Sometimes you’re drawn towards a piece of art because of it’s themes. Perhaps the topic of the artwork speaks to something that’s been on your mind at that point. Art, after all, is not just escapism but a way to learn about the world from different perspective. Or it is a medium of conversation, to discuss themes and transmit ideas in a way that would not be possible through everyday conversation. I felt drawn to the National Theatre’s staging of Everyman, not just because stars Chiwrtel Ejiofor of 12 Years a Slave fame – although I admit that was a part – but also because of the literalization of the theme of man’s confrontation with Death. With Everyman being based on a 15th century morality tale, it felt almost like Ingmar Bergman’s The Seventh Seal brought to the stage, yet subverting religious themes within the original text to become a modern criticism of the vacant materialism of modern lives.
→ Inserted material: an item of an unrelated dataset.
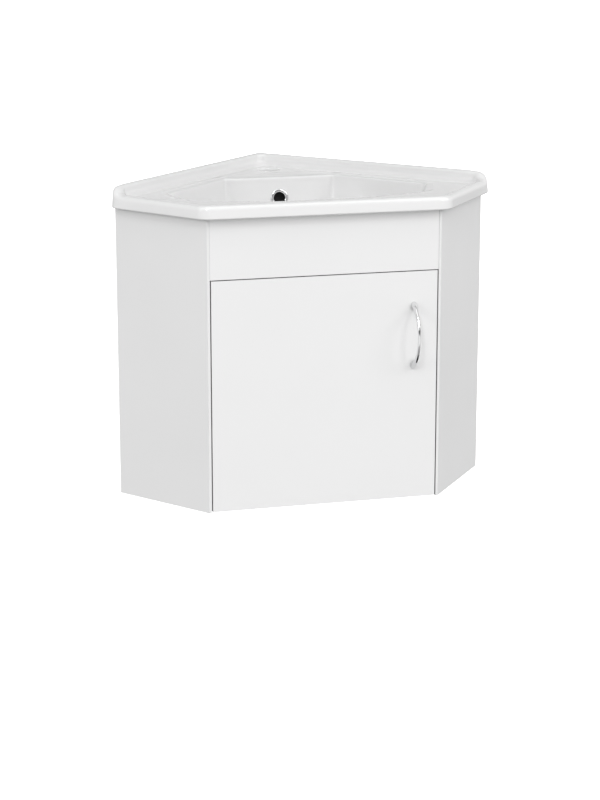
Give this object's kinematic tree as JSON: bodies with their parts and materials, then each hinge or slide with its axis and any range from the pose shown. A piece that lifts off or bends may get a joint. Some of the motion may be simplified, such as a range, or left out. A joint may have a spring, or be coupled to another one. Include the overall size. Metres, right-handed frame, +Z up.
{
  "type": "corner vanity unit",
  "caption": "Wall-hung five-sided corner cabinet with an inset hinged door, a bow handle and a one-piece moulded basin with an upstand along both walls.",
  "frame": {"origin": "the line where the two room walls meet, level with the underside of the cabinet", "axes": "+Z up; the door faces -Y; +X to the right of a person in front of the unit; the walls run along (-1,-1) and (1,-1)"},
  "size_m": [0.6224, 0.4838, 0.505],
  "materials": {
    "white_board": "white melamine on 16 mm board, satin",
    "white_lacquer": "white satin lacquer on 16 mm board",
    "bare_wood": "bare planed softwood",
    "white_glaze": "gloss white glaze, one moulded piece",
    "bright_chrome": "bright chrome plating on a zinc casting",
    "nickel_steel": "nickel-plated pressed steel",
    "zinc_steel": "zinc-plated steel screw",
    "clear_bumper": "milky soft plastic"
  },
  "bodies": {
    "cabinet": {"left_return_panel": "white_board", "right_return_panel": "white_board", "bottom_panel": "white_board", "corner_post": "bare_wood", "left_wall_rail": "white_board", "right_wall_rail": "white_board", "front_rail": "white_board", "apron_panel": "white_lacquer", "left_apron_block": "bare_wood", "right_apron_block": "bare_wood", "apron_screws": "zinc_steel", "basin": "white_glaze", "overflow_ring": "bright_chrome", "lower_hinge_arm": "nickel_steel", "upper_hinge_arm": "nickel_steel", "lower_hinge_plate": "nickel_steel", "upper_hinge_plate": "nickel_steel", "plate_screws": "zinc_steel"},
    "door": {"door": "white_lacquer", "door_buffers": "clear_bumper", "handle": "bright_chrome", "handle_screws": "zinc_steel", "lower_hinge_cup": "nickel_steel", "upper_hinge_cup": "nickel_steel", "lower_hinge_pin": "nickel_steel", "upper_hinge_pin": "nickel_steel", "cup_screws": "zinc_steel"}
  },
  "joints": [
    {"name": "door_swing", "type": "hinge", "parent": "cabinet", "child": "door", "pos_m": [-0.1705, -0.4438, 0.185], "axis": [0, 0, 1], "range_deg": [-95, 0]}
  ]
}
The subject of death is a fun one to ruminate on, and although it might sound heady, a contemporary update of a church morality tale is something worth venturing out to see.

Everyman3

In this version, Death arrives to interrupt the Everyman at the height of his success, just as Death came to the plague-era knight in The Seventh Seal. Chiwrtel Ejiofor’s Everyman character is not so cunning as Max Von Sydon’s Knight however, and is a much more of a jaded, pleasure seeking, ambitious modern man. The figure of Death here is portrayed as a wisecracking working class salesman, a subversion of the expected stereotype. Our narrator likewise is a figure taking the place of God, who here is cast as a cleaning lady with a wise mind. The Everyman, having not had time for his family for years, and surrounding himself with shallow friendships based on wealth and decadence – now finds himself with no one to testify in support of his character, in the face of death. These universal themes are boldly presented by writer Carol Anne Duffy and director Rufus Norris, who have pieced together a strong cast, backed up with original visual and aural cues. Spectacle is there right from the first act – such as Ejiofor descending from the roof on wire, simulating perhaps his suicide. A video wall is then used to enhance settings – and a hurricane, metaphor for man’s uncaring attitude to his earth, is simulated midway through. These tricks are impressive but not distracting. The acting and polish of the script is what shines through, with traditional dialogue sitting side by side with modern colloquialisms. Other notable strong performances include the Everyman’s parents, both of declining health, with a family dynamic many will able to relate to – with one sibling doing most of the caregiving while the other pursues more selfish ambitions. Ejiofor largely steals the show however, with a hugely expressive performance loud enough to reach to the back of the theatre, yet nuanced enough to effectively carry the emotion of the story.

It all builds towards a touching climax, where man comes face to face with his child self. I felt the director, writer and actors hit allusive grace note with the execution of the ending. We all have days where we sit around and ponder what could have been. Or other days where we hear the news and think of the destruction man is causing and whether the world is truely being affected by this. The play takes these emotions and deals with them in a way that is not forced, but instead sublimely executed. As my first time in the National Theatre and my first time seeing a major contemporary theatre piece in a British Theatre, I was perhaps always going to be impressed. Especially a performance which featured a major international actor who only recently was nominated for an Oscar for one of my favourite films of the last few years. But I will say I’ll just say – if in the mood for contemplating mortality, I suggest you head along to the National Theatre before 30th August.